As album titles go, naming your latest after a classical symphony that redefined the entirety of Western music is, well, ballsy. “I think it’s audacious and sincere,” singer Jeff Tweedy said of Wilco’s choice to borrow the title of their eleventh studio album from Ludwig van Beethoven’s 1824 ‘Ode to Joy’.
Opener ‘Bright Leaves’ is a red herring, the cheerful title at odds with a song that depicts a relationship in which history is sadly repeating itself. “I don’t like / The way you’re treating me,” go the not-so-joyful opening lines. “I never change / You never change,” Tweedy wearily sings, later concluding: “Somehow, we’re bright leaves / You and I beneath the old snow / Being set free by the winter rain.” Hope, with just a tiny glimpse of joy, can momentarily be found – but blink and you’d certainly miss the joy.
After the disappointing ‘Schmilco’, Wilco’s half-baked 10th studio album, ‘Bright Leaves’ feels like a nervous opening. Yet its closing bars mark the beginning of one of Wilco’s most accomplished albums in years. ‘Schmilco’ and its predecessor ‘Star Wars’ suggested that Wilco were floundering: both were the sound of a band figuring out their future in a modern musical landscape weary of guys with guitars. Yet ‘Ode to Joy’ represents a subtle reboot.
Nels Cline’s guitar gets the odd sharp stab of his customary freak-out squall and scream, but it’s in short supply. The lyrics are gentle, and Tweedy’s empathy as a songwriter feels paramount once more. “This terrible stuff is happening, this deepening sense of creeping authoritarianism that weighs on everybody’s psyche on a daily basis,” he’s said of Trump’s America. “You’re allowed to feel a lot of things at once. And one thing that’s worth feeling, that’s worth fighting for, is your freedom to still have joy even though things are going to shit.”
On ‘Before Us’, Tweedy finds hope in reflection, encouraging us to look to history for positivity: “I remember when wars would end”, he reflects against Glenn Kotche’s military-like percussion, which rallies listeners towards a call to peace. On ‘One and a Half Stars’, he empathises with those who’ve stopped communicating with others, living online instead: “I’m worried about the way / We’re all living/ If I stay in bed all day / I won’t escape / My domain.” At the end, though, joy is found when the song’s protagonist uses hope as a catalyst: “I’m left with only my desire to change.”
‘Everyone Hides’, the album’s alt-rock stand-out, is a gorgeous, upbeat realisation of the joy hinted at in its opening stages of the record, as are the later, folkier compositions ‘White Wooden Cross’ and ‘Love is Everywhere (Beware)’. These mediations on love and grief become acts of resistance in themselves.

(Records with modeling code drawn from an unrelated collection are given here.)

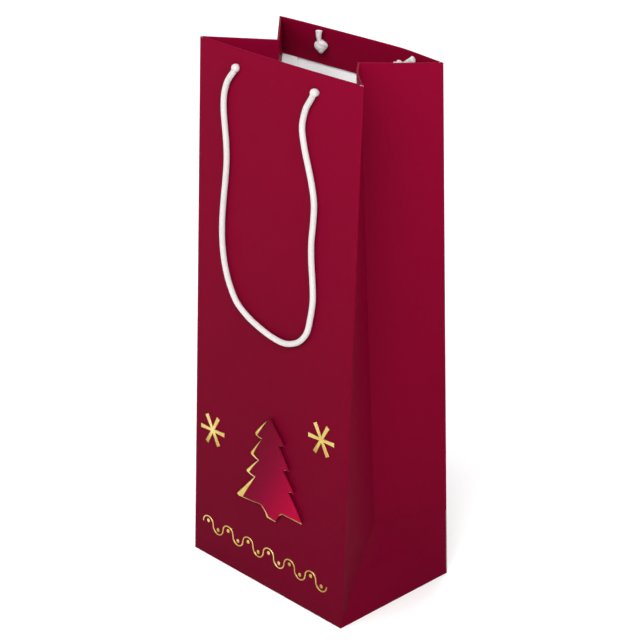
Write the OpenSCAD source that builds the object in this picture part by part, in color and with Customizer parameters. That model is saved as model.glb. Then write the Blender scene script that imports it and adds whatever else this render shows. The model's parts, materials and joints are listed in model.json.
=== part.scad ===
// Wine gift bag of folded art paper, with two cord handles and a raised card tree.
// Origin: middle of the bottom, on the surface that the bag stands on. +Z is up, the front faces -Y.
// Each stretch of paper between two creases is a solid of its own, because it moves on its creases.

/* [Bag] */
// Width of the front and back panels
bag_w = 132; // [124:1:150]
// Depth of the bag at its bottom
bag_d = 92; // [88:1:100]
// Height of the bag
bag_h = 330; // [320:1:360]
// Depth of the mouth with the sides tucked in
mouth_d = 62.4; // [58:0.2:68]
// Height of the crease that runs round the bag above its bottom
fold_z = 46; // [42:1:47]
// How far the sides are tucked in at the mouth
tuck_top = 32; // [28:1:34]
// How far the sides are tucked in at the crease above the bottom
tuck_fold = 18.5; // [14:0.5:20]
// Thickness of the laminated paper
paper_t = 0.4; // [0.3:0.05:0.5]

/* [Bottom] */
// How far the front and back bottom flaps reach past the middle
flap_past_middle = 16; // [5:1:25]
// Length of the two side flaps under the board
side_flap_l = 42; // [30:1:50]
// Thickness of the loose board in the bottom
board_t = 1.2; // [0.8:0.1:2]

/* [Mouth] */
// Height of the strip of paper turned in round the mouth
hem_h = 22.5; // [21:0.5:30]
// Thickness of the stiffening card inside the turned-in strip
card_t = 0.5; // [0.3:0.1:0.8]
// Width of the glued seam flap inside the back panel
seam_w = 14; // [10:1:20]

/* [Handles] */
// Distance of each punched hole from the middle
hole_x = 32; // [30:1:34]
// Distance of the punched holes below the top edge
hole_drop = 11; // [10:0.5:14]
// Radius of the punched holes
hole_r = 2.2; // [2:0.1:2.6]
// Diameter of the soft cord
cord_d = 3.4; // [3:0.1:3.6]

/* [Decoration] */
// Half width of the tree at its lowest branches
tree_half_w = 27.5; // [20:0.5:30]
// Height of the tree with its trunk
tree_h = 66.4; // [50:0.1:68]
// Sideways place of the tree's middle
tree_x = 5; // [-10:0.5:10]
// Height of the trunk's foot above the ground
tree_z = 48.6; // [48.6:0.1:60]
// How far the gold backing shows to the left of the tree
backing_shift = 3.2; // [1:0.1:4]
// Width across a star
star_w = 20.7; // [14:0.1:24]
// Number of waves in the foil border
border_waves = 12; // [6:2:14]

/* [Hidden] */
$fn = 48;

crimson = [0.56, 0.07, 0.19];
burgundy = [0.46, 0.06, 0.16];
gold = [0.80, 0.65, 0.32];
cord_white = [0.94, 0.93, 0.92];
card_grey = [0.80, 0.78, 0.74];

// The front and back lean in from the bottom to the mouth.
lean_run = (bag_d - mouth_d) / 2;
lean = atan(lean_run / bag_h);
function half_d(z) = bag_d / 2 - lean_run * z / bag_h;
function tuck(z) = z < fold_z
    ? tuck_fold * z / fold_z
    : tuck_fold + (tuck_top - tuck_fold) * (z - fold_z) / (bag_h - fold_z);

half_w = bag_w / 2;
hole_z = bag_h - hole_drop;
hem_z = bag_h - hem_h;

// Room at the creases, so that the panels turn without meeting.
crease_gap = 0.4;
corner_gap = 0.5;
corner_start = 0.4;
middle_trim_top = 2.2;
middle_trim_fold = 4.2;
hem_corner_gap = 6;
hem_gap = 0.15;
middle_steps = 20;
hem_steps = 4;
facet_inset = 0.01;

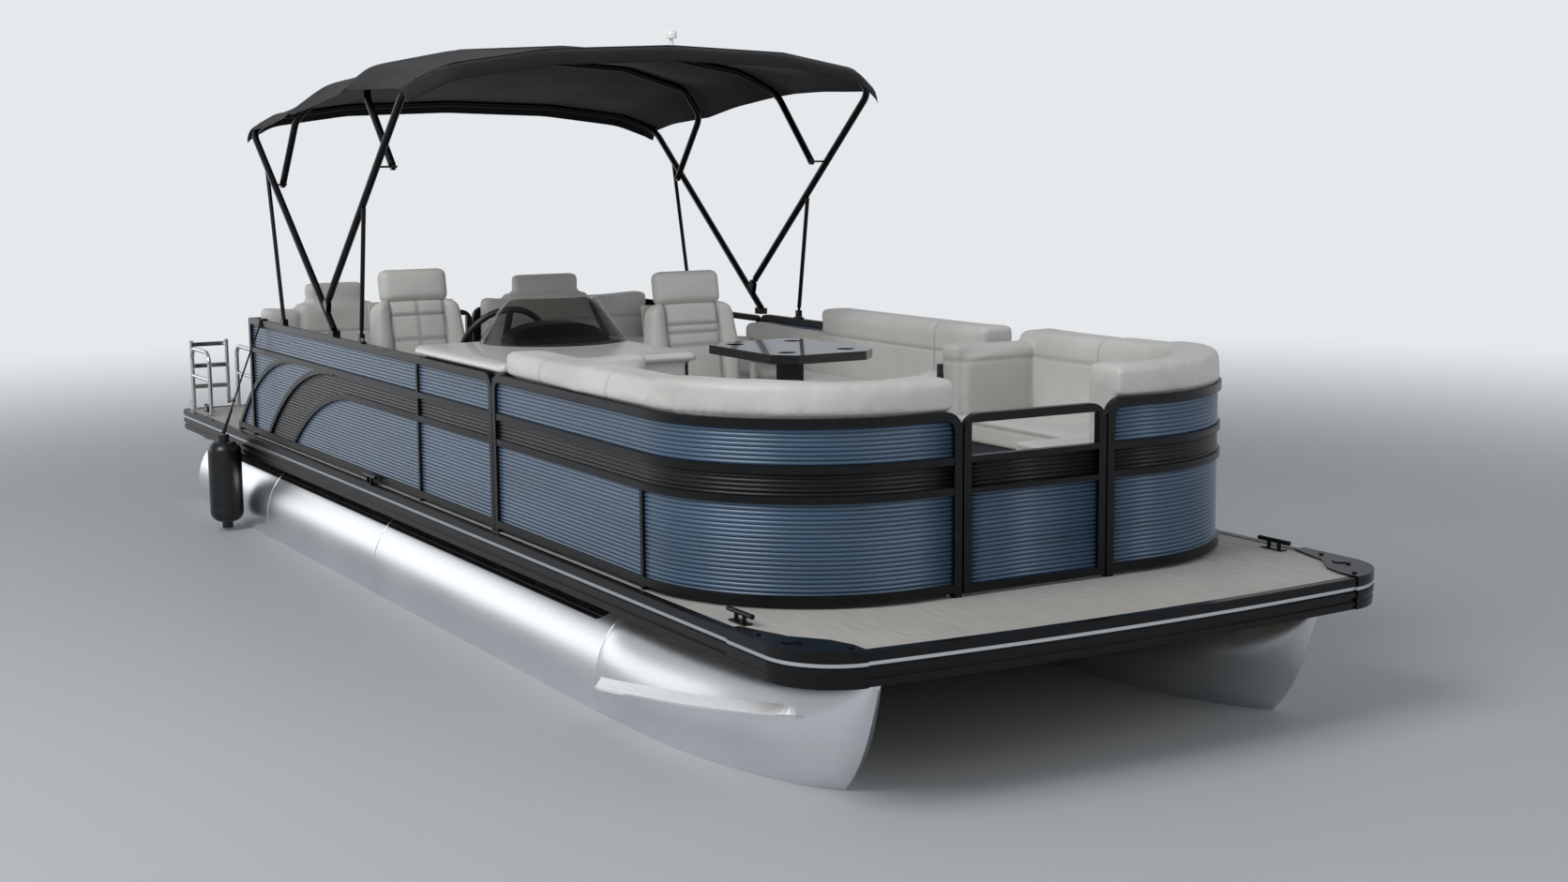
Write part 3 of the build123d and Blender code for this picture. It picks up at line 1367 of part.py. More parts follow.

Themes from Tweedy’s recent memoir and extensive solo outings creep through, too – the loss of his parents, addiction and depression, for example. The brutalist percussion of the album’s opener is by now gone.
‘Ode to Joy’ is the culmination of a musical evolution Wilco have been working towards for years. ‘Ode to Joy’ holds a microscope to the small moments of life – which, thanks to the current political landscape, we’re often in danger of missing – and encourages us to see and cherish them.